→ **RECORDED INFORMATION**:
-- START --

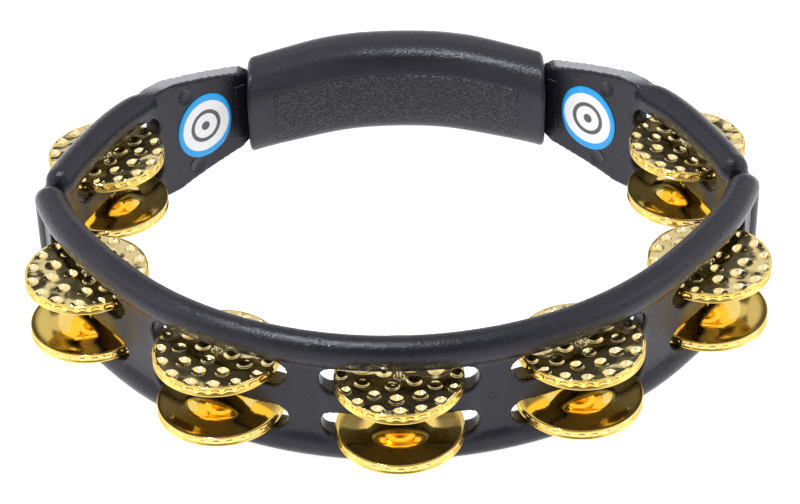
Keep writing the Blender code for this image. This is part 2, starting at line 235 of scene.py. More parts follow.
class Nodes:
    """Short way to build a material's node tree."""

    def __init__(self, name):
        self.material = bpy.data.materials.new(name)
        self.material.use_nodes = True
        self.tree = self.material.node_tree
        self.shader = self.tree.nodes["Principled BSDF"]
        self.place = self.tree.nodes.new("ShaderNodeTexCoord").outputs["Object"]

    def link(self, source, target):
        self.tree.links.new(source, target)

    def value(self, target, source):
        if hasattr(source, "links"):
            self.link(source, target)
        else:
            target.default_value = source

    def noise(self, scale, detail=2.0, roughness=0.5, place=None):
        node = self.tree.nodes.new("ShaderNodeTexNoise")
        node.inputs["Scale"].default_value = scale
        node.inputs["Detail"].default_value = detail
        node.inputs["Roughness"].default_value = roughness
        self.link(place or self.place, node.inputs["Vector"])
        return node.outputs["Fac"]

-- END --

Each line must be given again exactly as written above.

→ **OUTPUT FOR THIS EXERCISE**:
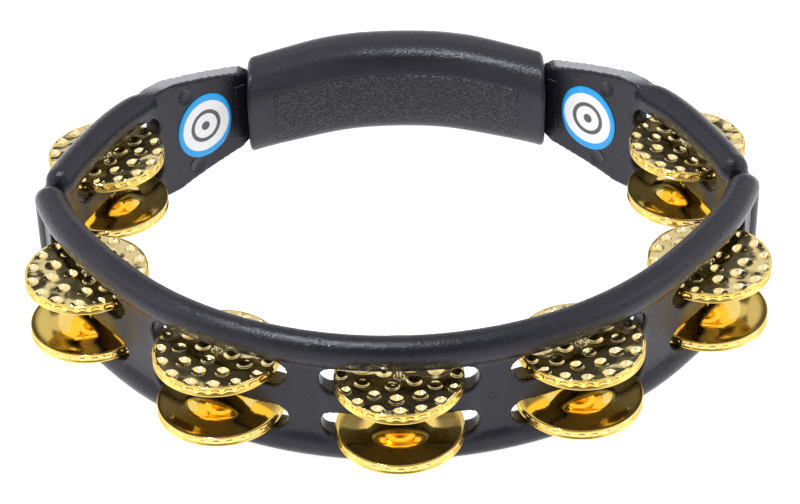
Keep writing the Blender code for this image. This is part 2, starting at line 235 of scene.py. More parts follow.
class Nodes:
    """Short way to build a material's node tree."""

    def __init__(self, name):
        self.material = bpy.data.materials.new(name)
        self.material.use_nodes = True
        self.tree = self.material.node_tree
        self.shader = self.tree.nodes["Principled BSDF"]
        self.place = self.tree.nodes.new("ShaderNodeTexCoord").outputs["Object"]

    def link(self, source, target):
        self.tree.links.new(source, target)

    def value(self, target, source):
        if hasattr(source, "links"):
            self.link(source, target)
        else:
            target.default_value = source

    def noise(self, scale, detail=2.0, roughness=0.5, place=None):
        node = self.tree.nodes.new("ShaderNodeTexNoise")
        node.inputs["Scale"].default_value = scale
        node.inputs["Detail"].default_value = detail
        node.inputs["Roughness"].default_value = roughness
        self.link(place or self.place, node.inputs["Vector"])
        return node.outputs["Fac"]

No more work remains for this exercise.